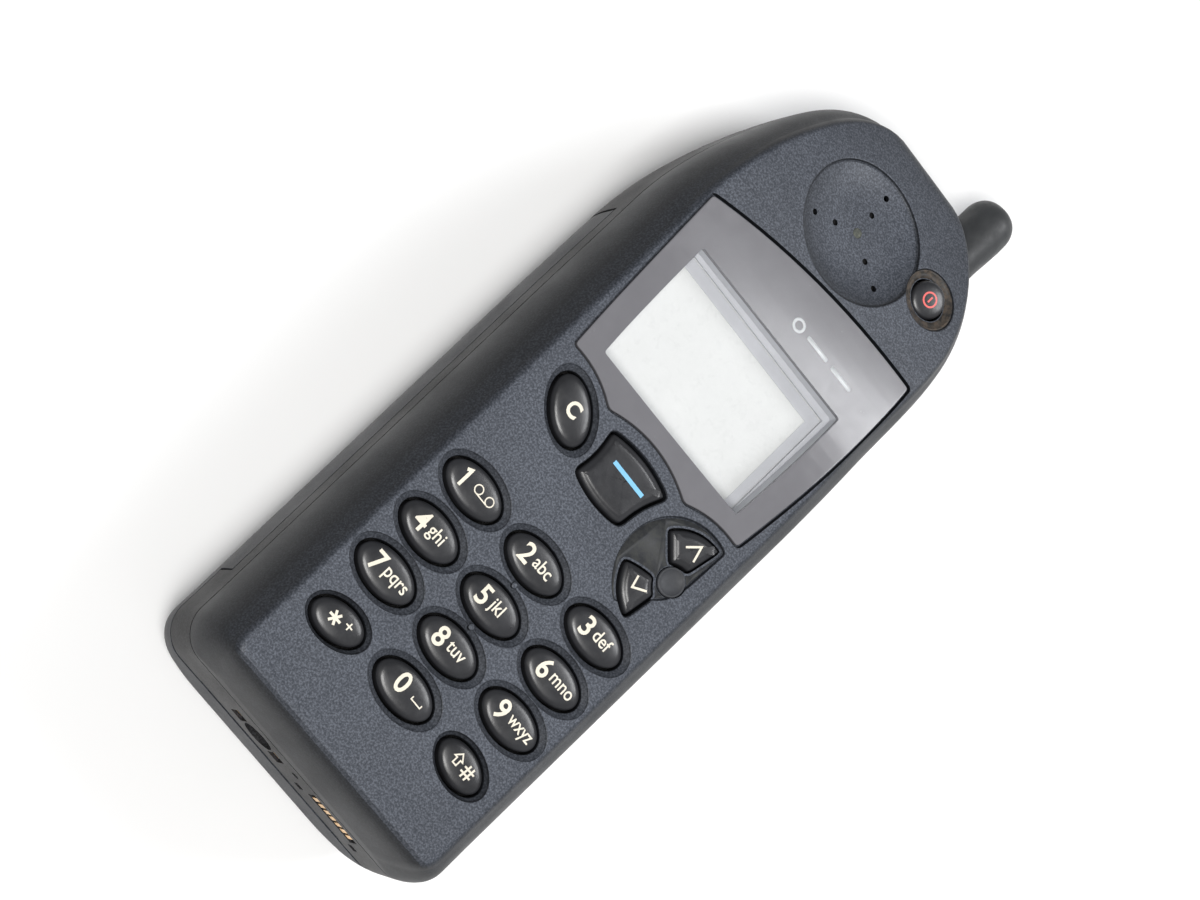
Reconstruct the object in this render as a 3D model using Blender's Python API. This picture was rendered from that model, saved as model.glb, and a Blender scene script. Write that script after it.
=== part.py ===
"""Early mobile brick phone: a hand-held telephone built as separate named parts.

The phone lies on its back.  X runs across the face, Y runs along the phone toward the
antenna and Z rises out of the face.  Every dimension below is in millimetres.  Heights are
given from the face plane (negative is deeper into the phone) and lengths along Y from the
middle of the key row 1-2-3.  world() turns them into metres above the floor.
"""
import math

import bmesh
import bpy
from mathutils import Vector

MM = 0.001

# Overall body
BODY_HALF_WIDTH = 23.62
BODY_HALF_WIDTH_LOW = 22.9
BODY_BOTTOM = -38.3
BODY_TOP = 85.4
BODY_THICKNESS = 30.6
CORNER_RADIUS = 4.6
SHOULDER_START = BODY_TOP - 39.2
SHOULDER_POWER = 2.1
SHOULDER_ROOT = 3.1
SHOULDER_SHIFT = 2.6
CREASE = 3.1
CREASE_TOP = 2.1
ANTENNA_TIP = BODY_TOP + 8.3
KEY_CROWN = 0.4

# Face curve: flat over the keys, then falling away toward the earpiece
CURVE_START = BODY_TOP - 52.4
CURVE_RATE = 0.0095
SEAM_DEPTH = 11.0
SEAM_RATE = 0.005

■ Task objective
Extract each line from the listing above, please, and repeat it exactly.

■ Correct output
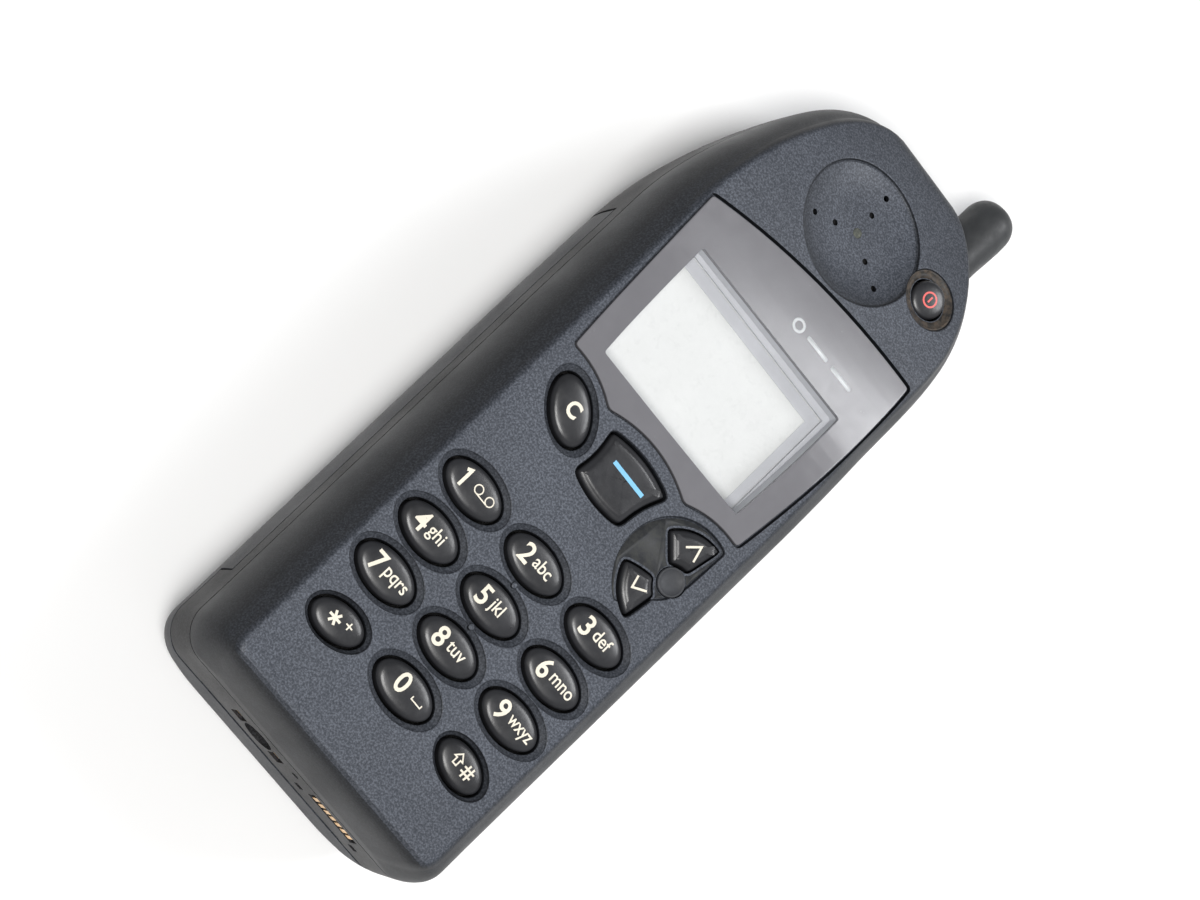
Reconstruct the object in this render as a 3D model using Blender's Python API. This picture was rendered from that model, saved as model.glb, and a Blender scene script. Write that script after it.
=== part.py ===
"""Early mobile brick phone: a hand-held telephone built as separate named parts.

The phone lies on its back.  X runs across the face, Y runs along the phone toward the
antenna and Z rises out of the face.  Every dimension below is in millimetres.  Heights are
given from the face plane (negative is deeper into the phone) and lengths along Y from the
middle of the key row 1-2-3.  world() turns them into metres above the floor.
"""
import math

import bmesh
import bpy
from mathutils import Vector

MM = 0.001

# Overall body
BODY_HALF_WIDTH = 23.62
BODY_HALF_WIDTH_LOW = 22.9
BODY_BOTTOM = -38.3
BODY_TOP = 85.4
BODY_THICKNESS = 30.6
CORNER_RADIUS = 4.6
SHOULDER_START = BODY_TOP - 39.2
SHOULDER_POWER = 2.1
SHOULDER_ROOT = 3.1
SHOULDER_SHIFT = 2.6
CREASE = 3.1
CREASE_TOP = 2.1
ANTENNA_TIP = BODY_TOP + 8.3
KEY_CROWN = 0.4

# Face curve: flat over the keys, then falling away toward the earpiece
CURVE_START = BODY_TOP - 52.4
CURVE_RATE = 0.0095
SEAM_DEPTH = 11.0
SEAM_RATE = 0.005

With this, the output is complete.